Macpherson famously described the MPS as ‘institutionally racist’, a term he used to describe “the collective failure of an organisation to provide an appropriate and professional service to people because of their colour, culture or ethnic origin.”

The report’s publication prompted a shake up of how the MPS investigates hate crimes and murder, how it tries to create a more representative workforce, and how officers work with the capital’s diverse communities.

Among some of the key changes that have been introduced are dedicated Community Safety Units and specialist investigators across London to probe hate crimes, support victims and target offenders.

The last decade has also seen the creation of neighbourhood panels allowing local people to contribute to setting policing priorities for their area, the establishment of community liaison officers who work with and support specific minority ethnic communities in London, and the launch of independent advisory groups to guide police work.

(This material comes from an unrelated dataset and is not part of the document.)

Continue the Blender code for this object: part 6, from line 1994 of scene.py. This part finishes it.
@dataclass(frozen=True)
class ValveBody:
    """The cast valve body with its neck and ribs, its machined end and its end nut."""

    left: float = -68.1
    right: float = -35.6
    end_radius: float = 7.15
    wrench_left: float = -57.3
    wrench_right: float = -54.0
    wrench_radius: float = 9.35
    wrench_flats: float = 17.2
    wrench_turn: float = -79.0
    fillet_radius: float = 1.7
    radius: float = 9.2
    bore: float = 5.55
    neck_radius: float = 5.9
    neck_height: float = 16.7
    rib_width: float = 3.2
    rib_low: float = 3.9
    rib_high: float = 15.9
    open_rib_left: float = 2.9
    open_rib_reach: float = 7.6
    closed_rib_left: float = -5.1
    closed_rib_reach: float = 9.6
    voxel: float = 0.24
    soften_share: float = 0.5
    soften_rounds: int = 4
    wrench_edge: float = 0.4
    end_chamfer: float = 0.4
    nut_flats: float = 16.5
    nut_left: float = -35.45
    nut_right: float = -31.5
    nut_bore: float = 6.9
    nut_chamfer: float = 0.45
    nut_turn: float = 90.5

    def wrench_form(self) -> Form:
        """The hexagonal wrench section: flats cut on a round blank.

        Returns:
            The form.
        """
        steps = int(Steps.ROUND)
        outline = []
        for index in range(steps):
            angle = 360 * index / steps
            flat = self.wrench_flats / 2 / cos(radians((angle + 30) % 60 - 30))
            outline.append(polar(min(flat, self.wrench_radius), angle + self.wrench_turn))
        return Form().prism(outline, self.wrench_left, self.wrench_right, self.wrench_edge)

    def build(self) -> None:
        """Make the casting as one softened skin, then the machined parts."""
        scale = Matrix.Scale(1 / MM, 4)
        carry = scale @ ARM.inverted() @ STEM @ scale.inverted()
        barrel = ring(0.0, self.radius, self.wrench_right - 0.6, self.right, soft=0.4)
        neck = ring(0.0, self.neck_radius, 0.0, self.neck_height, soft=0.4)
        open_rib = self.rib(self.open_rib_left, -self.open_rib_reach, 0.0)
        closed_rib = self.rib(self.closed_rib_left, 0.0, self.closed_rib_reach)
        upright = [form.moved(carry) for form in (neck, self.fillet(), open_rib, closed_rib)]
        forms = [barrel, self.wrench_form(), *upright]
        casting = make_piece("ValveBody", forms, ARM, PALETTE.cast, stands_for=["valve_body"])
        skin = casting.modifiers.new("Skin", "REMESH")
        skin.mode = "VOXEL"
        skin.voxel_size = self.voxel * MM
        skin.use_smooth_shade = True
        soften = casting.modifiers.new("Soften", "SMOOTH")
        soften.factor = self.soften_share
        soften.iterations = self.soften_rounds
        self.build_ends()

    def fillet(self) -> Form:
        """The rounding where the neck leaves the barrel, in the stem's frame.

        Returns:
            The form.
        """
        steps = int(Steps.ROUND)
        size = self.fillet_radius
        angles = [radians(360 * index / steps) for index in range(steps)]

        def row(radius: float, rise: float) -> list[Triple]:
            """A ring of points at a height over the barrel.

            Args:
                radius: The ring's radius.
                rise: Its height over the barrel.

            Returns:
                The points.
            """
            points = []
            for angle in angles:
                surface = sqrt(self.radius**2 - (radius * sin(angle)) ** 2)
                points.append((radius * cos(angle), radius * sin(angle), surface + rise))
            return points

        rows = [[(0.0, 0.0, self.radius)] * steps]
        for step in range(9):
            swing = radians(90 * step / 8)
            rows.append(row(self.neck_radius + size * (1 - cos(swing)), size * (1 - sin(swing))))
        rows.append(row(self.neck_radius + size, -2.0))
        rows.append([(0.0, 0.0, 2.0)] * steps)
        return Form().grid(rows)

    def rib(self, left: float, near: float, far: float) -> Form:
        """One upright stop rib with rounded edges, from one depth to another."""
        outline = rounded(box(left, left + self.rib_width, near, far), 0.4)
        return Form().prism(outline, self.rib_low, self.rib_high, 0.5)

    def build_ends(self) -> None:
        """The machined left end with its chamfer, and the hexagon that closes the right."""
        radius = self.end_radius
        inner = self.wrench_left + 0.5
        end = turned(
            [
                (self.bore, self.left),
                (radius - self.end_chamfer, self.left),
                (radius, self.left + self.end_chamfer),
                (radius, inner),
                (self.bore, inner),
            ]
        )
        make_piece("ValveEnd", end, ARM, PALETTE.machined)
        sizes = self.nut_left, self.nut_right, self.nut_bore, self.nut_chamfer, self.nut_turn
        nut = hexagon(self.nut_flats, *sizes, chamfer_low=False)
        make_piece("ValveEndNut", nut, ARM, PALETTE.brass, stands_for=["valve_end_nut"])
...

A Met spokesperson said: “These measures have led to us having a better understanding of communities, while gaining crucial insight, advice and constructive criticism, enabling us to develop practices and policies more effectively, with communities now having more say and more involvement in policing than ever before.

“We have also made good progress in achieving our aim of having a workforce that better reflects London’s diverse population, with more officers from a black and minority ethnic background working in the Met than ever before. We strongly believe that increasing the diversity of our workforce has helped us to better understand and engage with the diverse communities we serve.”

But he added: “While much has been achieved since the report we are not complacent and recognise there is still much more to do. We owe that to the memory of Stephen Lawrence and the persistence by his family for justice, changes to public services and the judicial system.”